Collected data:
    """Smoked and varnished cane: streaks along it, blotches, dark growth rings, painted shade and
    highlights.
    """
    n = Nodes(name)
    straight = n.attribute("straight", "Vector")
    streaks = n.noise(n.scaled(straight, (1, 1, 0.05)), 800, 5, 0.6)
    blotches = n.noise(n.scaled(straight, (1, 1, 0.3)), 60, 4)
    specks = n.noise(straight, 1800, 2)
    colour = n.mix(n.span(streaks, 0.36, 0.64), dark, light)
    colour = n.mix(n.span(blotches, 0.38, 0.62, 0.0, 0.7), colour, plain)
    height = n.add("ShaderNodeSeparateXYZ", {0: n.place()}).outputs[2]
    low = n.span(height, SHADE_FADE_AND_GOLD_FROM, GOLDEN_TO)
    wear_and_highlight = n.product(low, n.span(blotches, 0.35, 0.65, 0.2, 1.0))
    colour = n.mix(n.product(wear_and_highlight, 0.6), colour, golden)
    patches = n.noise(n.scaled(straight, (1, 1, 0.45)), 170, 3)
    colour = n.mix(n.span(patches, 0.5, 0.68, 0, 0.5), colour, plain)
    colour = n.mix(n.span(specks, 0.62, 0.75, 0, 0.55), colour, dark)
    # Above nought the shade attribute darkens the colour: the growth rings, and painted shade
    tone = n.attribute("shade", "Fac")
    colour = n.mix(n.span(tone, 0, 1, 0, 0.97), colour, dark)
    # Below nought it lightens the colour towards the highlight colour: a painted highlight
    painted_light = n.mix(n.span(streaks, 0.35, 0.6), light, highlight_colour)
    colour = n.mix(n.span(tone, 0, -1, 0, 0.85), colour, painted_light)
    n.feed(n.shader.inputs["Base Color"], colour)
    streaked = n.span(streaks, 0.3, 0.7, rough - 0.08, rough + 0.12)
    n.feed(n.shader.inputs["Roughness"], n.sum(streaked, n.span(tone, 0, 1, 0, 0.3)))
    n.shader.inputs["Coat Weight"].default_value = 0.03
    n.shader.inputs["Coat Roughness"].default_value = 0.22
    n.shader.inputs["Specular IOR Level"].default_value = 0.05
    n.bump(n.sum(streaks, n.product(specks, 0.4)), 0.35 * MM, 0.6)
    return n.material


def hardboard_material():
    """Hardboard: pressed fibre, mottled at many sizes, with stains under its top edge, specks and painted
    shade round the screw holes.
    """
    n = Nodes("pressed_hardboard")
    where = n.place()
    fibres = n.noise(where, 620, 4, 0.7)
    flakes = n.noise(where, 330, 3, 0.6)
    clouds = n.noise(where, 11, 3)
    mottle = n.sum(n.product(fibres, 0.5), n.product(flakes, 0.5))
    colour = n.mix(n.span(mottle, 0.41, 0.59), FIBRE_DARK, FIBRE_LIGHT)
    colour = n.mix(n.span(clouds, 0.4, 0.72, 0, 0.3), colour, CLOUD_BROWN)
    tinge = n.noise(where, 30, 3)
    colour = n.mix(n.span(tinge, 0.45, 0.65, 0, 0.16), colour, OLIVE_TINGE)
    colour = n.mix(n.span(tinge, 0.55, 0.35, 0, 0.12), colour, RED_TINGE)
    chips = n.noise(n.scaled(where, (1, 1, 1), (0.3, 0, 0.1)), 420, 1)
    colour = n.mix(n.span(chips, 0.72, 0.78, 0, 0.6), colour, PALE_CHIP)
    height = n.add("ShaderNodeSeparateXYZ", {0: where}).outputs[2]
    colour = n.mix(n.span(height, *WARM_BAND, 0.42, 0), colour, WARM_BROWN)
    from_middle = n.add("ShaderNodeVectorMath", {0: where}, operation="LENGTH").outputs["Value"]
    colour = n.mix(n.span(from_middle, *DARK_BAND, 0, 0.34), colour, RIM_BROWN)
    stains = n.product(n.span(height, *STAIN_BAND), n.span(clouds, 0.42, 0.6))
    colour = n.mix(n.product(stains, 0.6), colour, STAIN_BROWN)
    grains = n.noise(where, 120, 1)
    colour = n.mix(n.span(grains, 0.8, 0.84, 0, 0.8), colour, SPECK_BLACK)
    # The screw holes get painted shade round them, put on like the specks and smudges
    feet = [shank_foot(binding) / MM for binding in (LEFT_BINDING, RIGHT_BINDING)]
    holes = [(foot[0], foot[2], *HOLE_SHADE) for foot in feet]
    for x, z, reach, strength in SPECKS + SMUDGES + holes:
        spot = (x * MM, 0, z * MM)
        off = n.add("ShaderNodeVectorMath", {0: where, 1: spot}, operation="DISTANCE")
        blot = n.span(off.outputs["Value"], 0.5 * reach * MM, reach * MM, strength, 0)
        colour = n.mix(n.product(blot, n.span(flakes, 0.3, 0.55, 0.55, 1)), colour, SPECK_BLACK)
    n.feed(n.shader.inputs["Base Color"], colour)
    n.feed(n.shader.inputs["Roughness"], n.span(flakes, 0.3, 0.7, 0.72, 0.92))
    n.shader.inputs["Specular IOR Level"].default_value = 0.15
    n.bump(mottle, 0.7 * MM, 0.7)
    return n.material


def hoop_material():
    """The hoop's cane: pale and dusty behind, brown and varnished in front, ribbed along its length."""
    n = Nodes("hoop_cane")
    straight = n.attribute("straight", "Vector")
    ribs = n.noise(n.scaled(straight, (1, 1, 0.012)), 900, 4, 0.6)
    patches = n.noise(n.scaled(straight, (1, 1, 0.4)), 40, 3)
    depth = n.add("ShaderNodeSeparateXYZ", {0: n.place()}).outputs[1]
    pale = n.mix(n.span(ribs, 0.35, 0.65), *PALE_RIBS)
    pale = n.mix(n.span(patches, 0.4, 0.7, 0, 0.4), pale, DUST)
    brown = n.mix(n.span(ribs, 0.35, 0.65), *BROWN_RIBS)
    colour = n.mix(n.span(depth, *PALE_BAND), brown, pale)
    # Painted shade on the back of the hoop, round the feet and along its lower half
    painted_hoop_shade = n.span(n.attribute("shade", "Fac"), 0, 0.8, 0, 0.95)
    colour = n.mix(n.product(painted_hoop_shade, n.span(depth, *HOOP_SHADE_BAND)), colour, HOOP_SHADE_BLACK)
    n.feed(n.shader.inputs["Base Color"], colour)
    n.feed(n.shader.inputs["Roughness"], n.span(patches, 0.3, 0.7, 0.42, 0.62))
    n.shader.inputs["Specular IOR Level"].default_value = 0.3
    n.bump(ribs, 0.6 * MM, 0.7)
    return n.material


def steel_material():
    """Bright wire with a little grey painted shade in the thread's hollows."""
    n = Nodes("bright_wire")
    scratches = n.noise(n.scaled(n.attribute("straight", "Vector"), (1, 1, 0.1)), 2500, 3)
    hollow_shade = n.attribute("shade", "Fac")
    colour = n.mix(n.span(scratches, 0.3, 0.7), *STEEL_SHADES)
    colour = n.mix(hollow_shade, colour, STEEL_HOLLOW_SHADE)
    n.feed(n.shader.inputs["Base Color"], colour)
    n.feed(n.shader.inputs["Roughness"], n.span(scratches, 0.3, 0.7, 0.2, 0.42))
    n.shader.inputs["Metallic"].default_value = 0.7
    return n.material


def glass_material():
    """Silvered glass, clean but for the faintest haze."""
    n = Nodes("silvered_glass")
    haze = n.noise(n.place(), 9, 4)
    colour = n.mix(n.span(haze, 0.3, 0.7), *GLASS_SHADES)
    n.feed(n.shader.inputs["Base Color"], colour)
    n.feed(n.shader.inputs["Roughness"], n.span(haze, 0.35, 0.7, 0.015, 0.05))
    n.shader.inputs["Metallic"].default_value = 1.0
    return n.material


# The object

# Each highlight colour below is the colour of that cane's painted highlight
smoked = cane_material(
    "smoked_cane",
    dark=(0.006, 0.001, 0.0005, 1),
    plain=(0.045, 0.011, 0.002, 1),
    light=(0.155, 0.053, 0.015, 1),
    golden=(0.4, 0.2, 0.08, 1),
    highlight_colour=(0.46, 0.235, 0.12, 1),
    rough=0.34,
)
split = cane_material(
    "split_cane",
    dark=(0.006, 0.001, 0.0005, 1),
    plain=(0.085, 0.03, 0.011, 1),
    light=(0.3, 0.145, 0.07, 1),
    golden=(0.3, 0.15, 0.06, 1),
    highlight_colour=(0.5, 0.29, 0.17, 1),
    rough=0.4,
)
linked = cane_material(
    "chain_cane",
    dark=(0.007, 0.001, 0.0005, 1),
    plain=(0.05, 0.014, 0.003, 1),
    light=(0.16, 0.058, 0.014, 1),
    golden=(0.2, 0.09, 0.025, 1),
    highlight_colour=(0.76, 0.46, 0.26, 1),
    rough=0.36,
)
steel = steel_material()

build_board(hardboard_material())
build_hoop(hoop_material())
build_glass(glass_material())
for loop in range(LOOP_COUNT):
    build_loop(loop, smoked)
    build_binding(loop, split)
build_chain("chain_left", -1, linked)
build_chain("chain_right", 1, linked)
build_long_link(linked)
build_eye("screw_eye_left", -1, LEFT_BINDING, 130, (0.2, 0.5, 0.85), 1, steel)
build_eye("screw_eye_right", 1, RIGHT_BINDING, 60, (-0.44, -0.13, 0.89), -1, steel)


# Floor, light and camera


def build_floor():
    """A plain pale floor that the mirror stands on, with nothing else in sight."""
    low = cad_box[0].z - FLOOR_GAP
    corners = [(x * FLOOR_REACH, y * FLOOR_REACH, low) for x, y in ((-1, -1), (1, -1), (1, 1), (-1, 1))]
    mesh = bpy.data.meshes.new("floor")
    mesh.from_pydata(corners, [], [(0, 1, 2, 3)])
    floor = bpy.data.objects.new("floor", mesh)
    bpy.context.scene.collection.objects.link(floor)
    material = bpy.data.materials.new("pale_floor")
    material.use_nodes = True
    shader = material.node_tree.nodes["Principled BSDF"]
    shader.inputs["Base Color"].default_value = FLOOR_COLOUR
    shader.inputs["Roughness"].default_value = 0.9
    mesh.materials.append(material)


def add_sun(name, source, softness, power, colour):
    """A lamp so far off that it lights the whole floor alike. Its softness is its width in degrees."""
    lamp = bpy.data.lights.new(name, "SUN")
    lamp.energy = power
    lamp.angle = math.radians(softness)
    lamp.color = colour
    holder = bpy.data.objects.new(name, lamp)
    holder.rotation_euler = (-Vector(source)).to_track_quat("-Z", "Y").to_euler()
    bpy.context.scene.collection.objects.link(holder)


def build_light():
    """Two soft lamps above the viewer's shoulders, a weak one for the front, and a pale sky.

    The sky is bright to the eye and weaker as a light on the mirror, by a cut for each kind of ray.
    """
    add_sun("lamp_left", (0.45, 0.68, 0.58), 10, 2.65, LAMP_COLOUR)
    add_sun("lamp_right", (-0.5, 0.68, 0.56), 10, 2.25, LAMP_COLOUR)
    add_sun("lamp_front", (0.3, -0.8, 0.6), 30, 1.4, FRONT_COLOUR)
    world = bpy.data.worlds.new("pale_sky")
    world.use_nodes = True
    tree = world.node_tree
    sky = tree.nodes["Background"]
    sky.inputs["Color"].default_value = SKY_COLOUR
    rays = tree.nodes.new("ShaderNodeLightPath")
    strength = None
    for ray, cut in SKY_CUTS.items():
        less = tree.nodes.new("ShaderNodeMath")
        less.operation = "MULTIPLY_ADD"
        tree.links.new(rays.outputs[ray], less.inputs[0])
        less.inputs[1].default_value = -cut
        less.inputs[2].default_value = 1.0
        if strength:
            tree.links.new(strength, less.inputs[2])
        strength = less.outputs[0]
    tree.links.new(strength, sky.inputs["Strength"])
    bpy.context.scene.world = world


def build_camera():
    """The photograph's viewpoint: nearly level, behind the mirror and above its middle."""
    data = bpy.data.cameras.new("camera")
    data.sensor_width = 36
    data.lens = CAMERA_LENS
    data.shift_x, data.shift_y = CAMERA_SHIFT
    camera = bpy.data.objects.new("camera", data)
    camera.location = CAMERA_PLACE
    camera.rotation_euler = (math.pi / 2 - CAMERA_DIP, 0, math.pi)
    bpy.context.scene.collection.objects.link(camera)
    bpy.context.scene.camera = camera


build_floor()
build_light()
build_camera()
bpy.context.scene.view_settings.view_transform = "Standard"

Task to complete: Copy out each line of the data containing the string "scene".

Complete response:
    bpy.context.scene.collection.objects.link(floor)
    bpy.context.scene.collection.objects.link(holder)
    bpy.context.scene.world = world
    bpy.context.scene.collection.objects.link(camera)
    bpy.context.scene.camera = camera
bpy.context.scene.view_settings.view_transform = "Standard"